All three people had been wearing their seat belts, troopers reported.

Hanshew’s GMC Canyon was totaled and Porter’s Silverado was extensively damaged. Both were removed by Gene’s Towing.

Outside the immediate area, multiple crashes at 6:22 a.m. Tuesday on mile marker 174 on westbound I-44 closed all lanes with an expected clearance time of three hours, MoDOT personnel reported. That crash is located just northeast of Arlington Outer Road and the BNSF railroad tracks.

Drivers who feared wrecking their cars created a different problem on the intersection of Longview Road and Highway 17 north of Waynesville when nearly a dozen people abandoned their cars at the bottom of a steep hill that leads to Shalom Mountain and Northern Heights Estates. Trooper Kyle Baldwin reported Monday evening that he had to call Jack’s Towing to remove several cars that were blocking traffic and making it impossible for snowplows to clear the roadway.

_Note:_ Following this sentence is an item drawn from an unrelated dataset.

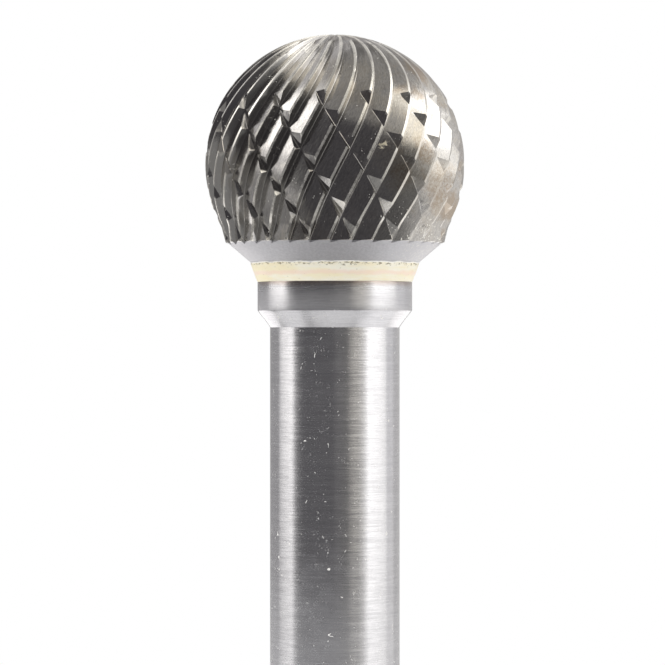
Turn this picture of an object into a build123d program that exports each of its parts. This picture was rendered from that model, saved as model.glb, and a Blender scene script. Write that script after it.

Weather conditions are expected to remain poor for the rest of Tuesday.

According to the Springfield office of the National Weather Service, sleet, snow and freezing drizzle will continue throughout the Ozarks on Tuesday with a gradual transition to snow before precipitation ends this evening. Some precipitation may be heavy, and a winter storm warning remains in effect until 6 p.m. Tuesday.

Total snow accumulation in the Fort Leonard Wood area is expected to be about 1 to 2 inches, according to National Weather Service reports, with about a fifth of an inch of ice. Precipitation is expected to end Tuesday evening with mostly cloudy weather conditions, with a slight chance of snow later Tuesday night.